Brainrot adalah istilah untuk konten atau gaya bahasa yang terasa "rusak", aneh, dan tidak bermakna, tapi tetap menghibur. Biasanya muncul dalam bentuk meme, suara editan, atau ucapan asal-asalan seperti "cracadilo bombardilo" dan "tung-tung-tung sahur". Meskipun lucu, brainrot seringkali tidak membawa makna yang jelas atau mendalam. Ia lebih menekankan gaya dan sensasi, bukan isi atau pesan yang ingin disampaikan.

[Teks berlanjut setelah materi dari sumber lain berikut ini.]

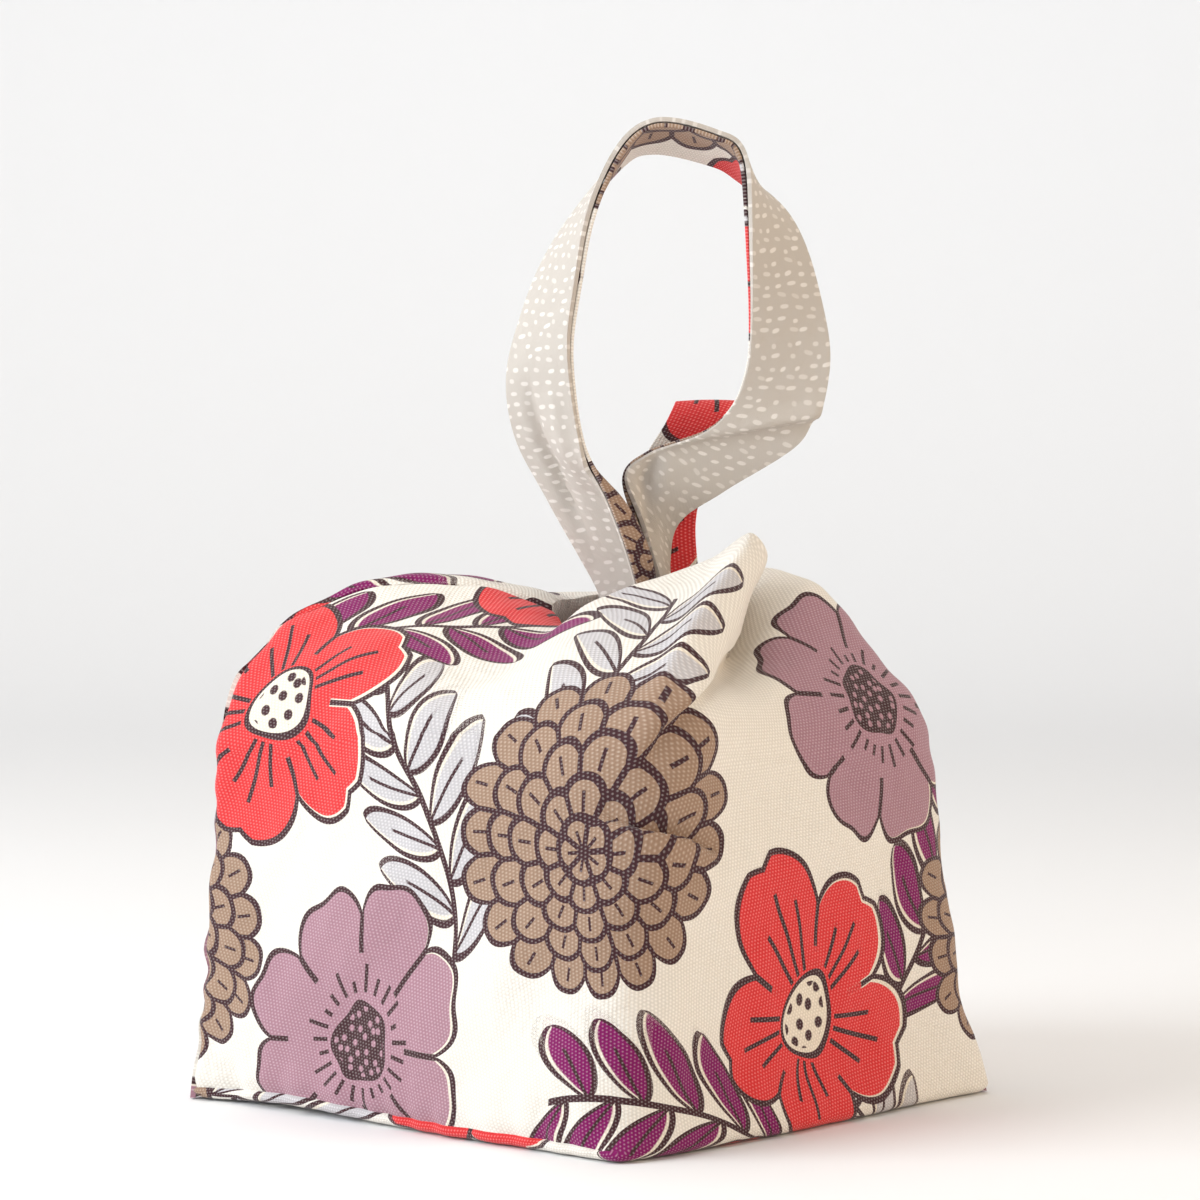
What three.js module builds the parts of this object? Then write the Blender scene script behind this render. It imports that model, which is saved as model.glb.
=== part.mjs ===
// A small cloth dumpling bag that stands on a square base, with one corner in front.
// The walls lean in a little, the top is drawn in to a mouth beside a raised horn of cloth,
// and a long and a short handle loop rise out of the mouth.
// Millimetres, +Z up. The origin is the middle of the base, and the base's sides lie along X and Y:
// the front corner of the bag is at -X -Y, and the right corner is at +X -Y.
import * as THREE from 'three';

// Driving sizes
const CLOTH = 2.2; // thickness of the body cloth
const SEAM_GAP = 0.45; // from the middle of a corner seam to each edge of the cloth
const FOOT_ROUND = 3; // radius where the walls roll under into the base
const HEM_DEPTH = 7; // how far the edge of the mouth is turned down inside
const BASE_CLEARANCE = 0.8; // between the base and the back cloth that stands around it
const BAND_LAYER = 1.2; // thickness of each layer of a handle
const BAND_GAP = 0.35; // between the two layers of a handle

// Around the bag, `at` runs from 0 at the front corner over the right corner (0.25),
// the back corner (0.5) and the left corner (0.75) to 1.
const CORNERS = ['front', 'right', 'back', 'left'];
const RIGHT_SEAM = 0.25;
const LEFT_SEAM = 0.75;
const FIRST_SIDE_DEGREES = 270; // direction of the middle of the side between front and right corner

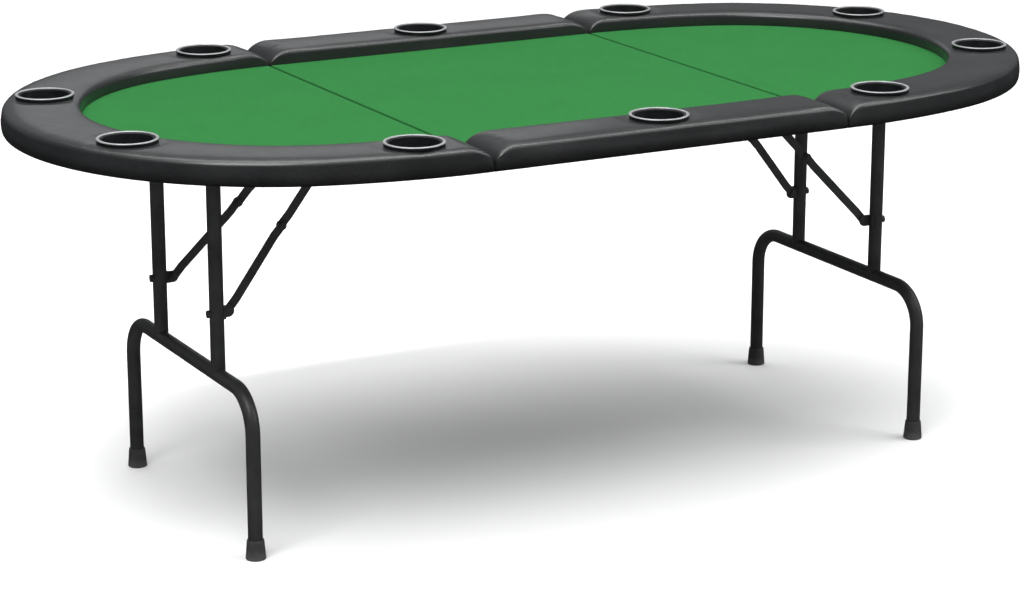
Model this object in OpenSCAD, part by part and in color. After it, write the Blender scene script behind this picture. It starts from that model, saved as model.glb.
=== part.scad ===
// Folding poker table: three hinged top panels, padded rail, ten drop-in cup
// holders and two braced leg frames that fold flat under the end panels.
// Origin: centre of the footprint, on the floor. +X along the length, +Z up.

/* [Table top] */
// Overall width of the oval top
table_w = 1060; // [950:10:1150]
// Height of the underside of the panels above the floor
under_z = 704; // [660:1:740]
// Half length of the centre panel, from the middle to a seam
seam_x = 355; // [300:1:420]
// Gap between two panels at a seam
seam_gap = 2; // [1:0.5:4]
// How much smaller the radius of each rounded end is than half the width
end_blend = 20; // [12:1:30]
// Thickness of the panel boards
board_t = 12; // [9:1:18]
// Thickness of the felt and its foam backing
felt_t = 6; // [2:0.5:8]

/* [Rail] */
// Width of the padded rail
rail_w = 130; // [100:1:140]
// Extra width of the rail at the tip of each end
end_extra = 14; // [0:1:16]
// Height of the rail from the underside to its top
rail_h = 46; // [36:1:60]
// Rounding of the rail's outer top edge
rail_ro = 20; // [8:1:24]
// Rounding of the rail's inner top edge
rail_ri = 16; // [6:1:18]
// Rounding of the rail ends at the seams
rail_end_r = 30; // [10:1:32]
// Thickness of the skirt that covers the board's edge
skirt_t = 8; // [4:1:12]

/* [Cup holders] */
// Radius of the hole cut for each cup
cup_hole_r = 46; // [42:0.5:48]
// Distance from the table's outer edge to the middle of each cup
cup_in = 68; // [60:1:72]
// Outer radius of the cup at its mouth
cup_r = 45; // [40:0.5:47]
// Depth of the cup below the top of the rail
cup_depth = 46; // [44:1:56]
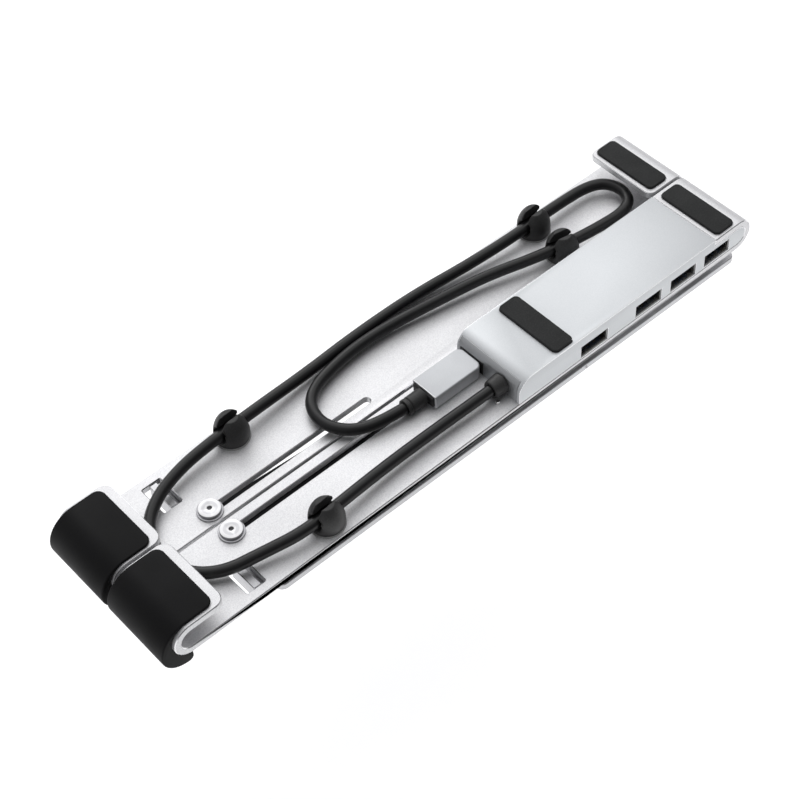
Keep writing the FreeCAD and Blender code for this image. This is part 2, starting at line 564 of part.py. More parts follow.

Konten brainrot bisa berupa video orang bicara seperti NPC, ngomong “rizz farming” sambil gaya aneh, atau menari dengan caption “sigma male”. Kalimat seperti "gyat detected" dan "slay b*itches", ramai dipakai tanpa konteks. Bahasa seperti ini menyebar cepat karena dianggap lucu dan relate di komunitas online.Sayangnya, bahasa semacam ini juga mudah menggantikan bentuk komunikasi yang lebih masuk akal.
Bahasa brainrot yang terlalu sering digunakan bisa membuat kita kehilangan kepekaan terhadap struktur kalimat yang benar. Saat harus berbicara atau menulis dalam konteks serius, banyak yang kesulitan menyampaikan pikiran secara runtut. Hal ini bisa menurunkan kualitas komunikasi, bahkan logika berpikir. Kemampuan menyusun argumen atau menjelaskan ide pun ikut melemah karena terbiasa dengan ekspresi yang serba instan.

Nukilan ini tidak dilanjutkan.